There is little or no cost, however, to someone who adopts a child with special needs or a child from a minority culture or group. In fact, state and/or federal subsidies usually are available to parents to help defray the costs of raising children with special needs.

Starting in 1997, the federal government will offer a tax credit of up to $5,000 per child to cover the cost of adoption for families with annual incomes of less than $115,000; those who adopt a child with special needs will receive up to $6,000. New federal guidelines also may make it easier for parents to adopt a child of a different race. About 60 percent of adoptable children come from minority groups, with most being African-American, yet 67 percent of the families waiting to adopt are white. Some would like to adopt a black child, but until now they have faced hurdles because some placement agencies favor race matching. The new federal law-which bars any agency that receives federal funds from denying or delaying adoptions solely on the basis or race, color or national origin-may help many of these youngsters find homes.

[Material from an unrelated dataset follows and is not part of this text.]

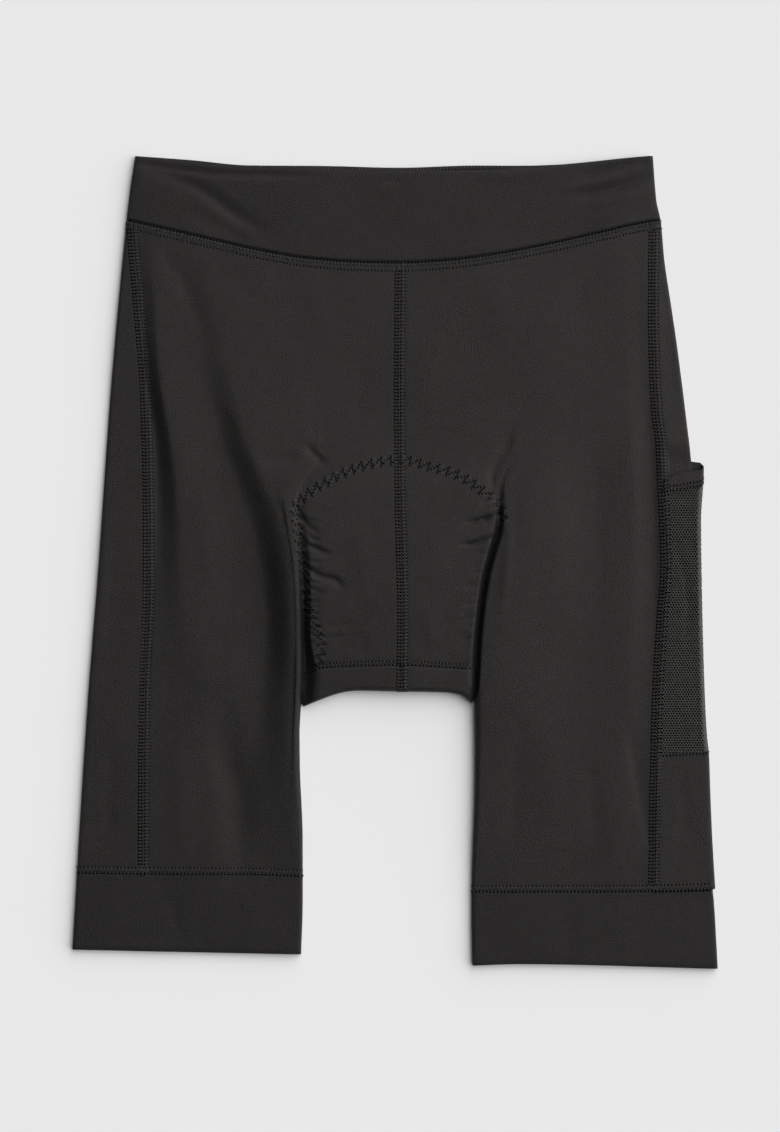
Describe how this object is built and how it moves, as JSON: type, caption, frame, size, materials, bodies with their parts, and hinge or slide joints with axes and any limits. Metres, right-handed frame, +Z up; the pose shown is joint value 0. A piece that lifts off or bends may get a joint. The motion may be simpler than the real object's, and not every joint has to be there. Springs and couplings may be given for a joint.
{
  "type": "cycling shorts",
  "caption": "Pull-on cycling shorts laid flat, front up: high waistband, flatlock panel seams, stitched-in seat pad, hem bands and a net side pocket.",
  "frame": {"origin": "on the surface that the shorts lie on, under the middle of their outline", "axes": "+Y towards the waist, +X towards the wearer's left leg (the viewer's right), +Z up from the surface through the front layer"},
  "size_m": [0.4395, 0.5532, 0.0116],
  "materials": {
    "jersey": "satin black stretch jersey",
    "binding": "matt black folded elastic binding",
    "net": "matt black power net",
    "pad_cover": "matt black brushed jersey over foam",
    "thread": "black polyester sewing thread"
  },
  "bodies": {
    "root": {"waistband_front": "jersey", "waistband_back": "jersey", "front_panel_right": "jersey", "front_panel_left": "jersey", "side_panel_right": "jersey", "side_panel_left": "jersey", "back_panel_right": "jersey", "back_panel_left": "jersey", "hem_band_right": "jersey", "hem_band_left": "jersey", "pocket_lower_panel": "jersey", "pocket_binding": "binding", "pocket_net": "net", "seat_pad": "pad_cover"}
  },
  "joints": []
}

These new laws are positive signs. But businesses must get involved too. They can provide the same assistance to employees who adopt children that they offer to employees who give birth. At our company, we provide time off with pay and up to $4,000 for a regular adoption, and up to $6,000 for employees who adopt a special-needs child. This is a simple and inexpensive benefit.

Second, we need to cut the bureaucracy that can delay adoptions in the U.S. by months or, sometimes, even years. That is far too long. No child should be trapped in the system and kept from a family because of red tape.

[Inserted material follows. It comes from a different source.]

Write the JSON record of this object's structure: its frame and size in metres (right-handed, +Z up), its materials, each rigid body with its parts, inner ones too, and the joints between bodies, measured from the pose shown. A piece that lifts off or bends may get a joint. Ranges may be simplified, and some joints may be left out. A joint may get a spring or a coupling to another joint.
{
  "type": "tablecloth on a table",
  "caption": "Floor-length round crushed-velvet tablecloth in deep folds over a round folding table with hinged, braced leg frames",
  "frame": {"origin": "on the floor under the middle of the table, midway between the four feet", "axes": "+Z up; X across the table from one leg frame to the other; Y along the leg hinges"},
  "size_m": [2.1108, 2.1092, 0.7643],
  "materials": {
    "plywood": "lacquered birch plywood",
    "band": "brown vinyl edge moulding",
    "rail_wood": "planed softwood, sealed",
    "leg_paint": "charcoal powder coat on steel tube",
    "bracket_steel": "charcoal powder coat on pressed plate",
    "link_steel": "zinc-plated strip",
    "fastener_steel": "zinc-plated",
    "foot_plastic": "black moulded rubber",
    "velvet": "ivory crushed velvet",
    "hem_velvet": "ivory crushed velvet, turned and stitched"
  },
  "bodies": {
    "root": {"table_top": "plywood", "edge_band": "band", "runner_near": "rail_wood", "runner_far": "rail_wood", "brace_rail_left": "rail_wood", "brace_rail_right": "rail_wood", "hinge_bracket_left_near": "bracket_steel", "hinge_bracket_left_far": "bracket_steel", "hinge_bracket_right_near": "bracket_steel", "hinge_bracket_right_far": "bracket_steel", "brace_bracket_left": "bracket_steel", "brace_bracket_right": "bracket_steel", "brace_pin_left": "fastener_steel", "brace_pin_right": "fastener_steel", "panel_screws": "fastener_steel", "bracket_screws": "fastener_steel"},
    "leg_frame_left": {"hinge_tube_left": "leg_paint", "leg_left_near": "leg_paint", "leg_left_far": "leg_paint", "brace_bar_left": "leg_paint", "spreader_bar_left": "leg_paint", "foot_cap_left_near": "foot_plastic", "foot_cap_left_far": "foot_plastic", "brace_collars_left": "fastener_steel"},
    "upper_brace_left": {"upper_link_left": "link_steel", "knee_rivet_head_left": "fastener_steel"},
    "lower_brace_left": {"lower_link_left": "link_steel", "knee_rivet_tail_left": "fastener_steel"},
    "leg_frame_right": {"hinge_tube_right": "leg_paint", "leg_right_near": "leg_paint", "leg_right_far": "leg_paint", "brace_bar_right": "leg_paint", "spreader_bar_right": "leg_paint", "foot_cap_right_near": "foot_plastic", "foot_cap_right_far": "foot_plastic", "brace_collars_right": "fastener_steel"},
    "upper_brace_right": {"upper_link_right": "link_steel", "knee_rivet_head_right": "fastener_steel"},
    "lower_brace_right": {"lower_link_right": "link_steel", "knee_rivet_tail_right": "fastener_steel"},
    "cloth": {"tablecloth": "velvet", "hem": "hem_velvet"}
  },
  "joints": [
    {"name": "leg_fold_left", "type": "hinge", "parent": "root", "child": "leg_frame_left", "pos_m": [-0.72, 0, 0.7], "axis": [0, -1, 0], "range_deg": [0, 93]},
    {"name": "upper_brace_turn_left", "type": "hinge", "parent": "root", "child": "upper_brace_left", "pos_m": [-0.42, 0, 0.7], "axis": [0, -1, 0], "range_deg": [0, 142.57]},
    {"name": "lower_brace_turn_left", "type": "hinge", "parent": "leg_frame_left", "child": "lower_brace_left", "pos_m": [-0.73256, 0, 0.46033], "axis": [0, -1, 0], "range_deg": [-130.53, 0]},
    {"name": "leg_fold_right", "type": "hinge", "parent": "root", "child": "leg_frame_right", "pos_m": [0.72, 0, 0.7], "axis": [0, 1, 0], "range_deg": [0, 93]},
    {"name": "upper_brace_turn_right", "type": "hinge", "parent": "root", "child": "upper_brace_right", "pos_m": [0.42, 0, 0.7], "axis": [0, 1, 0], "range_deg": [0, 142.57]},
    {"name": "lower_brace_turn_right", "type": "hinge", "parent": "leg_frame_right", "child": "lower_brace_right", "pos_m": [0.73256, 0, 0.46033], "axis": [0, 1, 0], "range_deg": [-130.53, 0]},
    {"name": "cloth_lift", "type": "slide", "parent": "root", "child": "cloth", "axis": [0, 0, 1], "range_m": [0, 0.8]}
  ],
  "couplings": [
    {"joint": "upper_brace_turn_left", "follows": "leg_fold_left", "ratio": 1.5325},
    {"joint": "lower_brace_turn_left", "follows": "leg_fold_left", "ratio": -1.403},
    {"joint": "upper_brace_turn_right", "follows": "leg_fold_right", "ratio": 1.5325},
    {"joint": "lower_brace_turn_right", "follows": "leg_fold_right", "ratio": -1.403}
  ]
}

Finally, and most important, we need to hear more about the positive side of adoption. We read a lot about adoption these days, and the news isn't always good. The "Baby Richard" stories-about the conflicts between birth parents and foster or adoptive parents-account for only a handful of all adoptions. We cannot allow these few incidents to discourage parents and keep children trapped in foster care.

Have you ever talked with a family that adopted? Every day I meet moms and dads who share the tremendous joy and love that their adopted children have brought them. Adoption has blessed their lives-and the lives of thousands of other parents.

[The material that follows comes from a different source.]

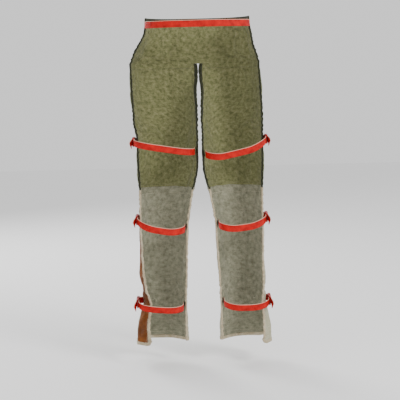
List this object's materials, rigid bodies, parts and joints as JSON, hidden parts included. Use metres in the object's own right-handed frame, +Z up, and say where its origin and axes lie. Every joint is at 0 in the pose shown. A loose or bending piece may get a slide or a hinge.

Last December, Deanna received the Christmas gift of her dreams: a family who wanted her for their very own. And last May-eight years after entering the foster-care system-Deanna was adopted by that family. Today, she has a mom and dad, Sherada and Bob, who really want to share their lives and dreams with her. She also has a room of her own in a two-story house in Kansas City and funky new clothes. And she is excited about starting a new life. She also knows how lucky she is.

For the thousands of boys and girls who have not been so lucky, remember: It's not their fault. Every child deserves a home and a loving family. By making adoption easier for parents, we help the children, and everybody wins.

Dave Thomas, founder o f Wendy's Old Fashioned Hamburgers restaurants, was adopted as an infant. Asked by President George Bush to be the spokesman for the nation's "Adoption Works... for Everyone" initiative, Thomas started a campaign to raise awareness about adoption and to help improve the system.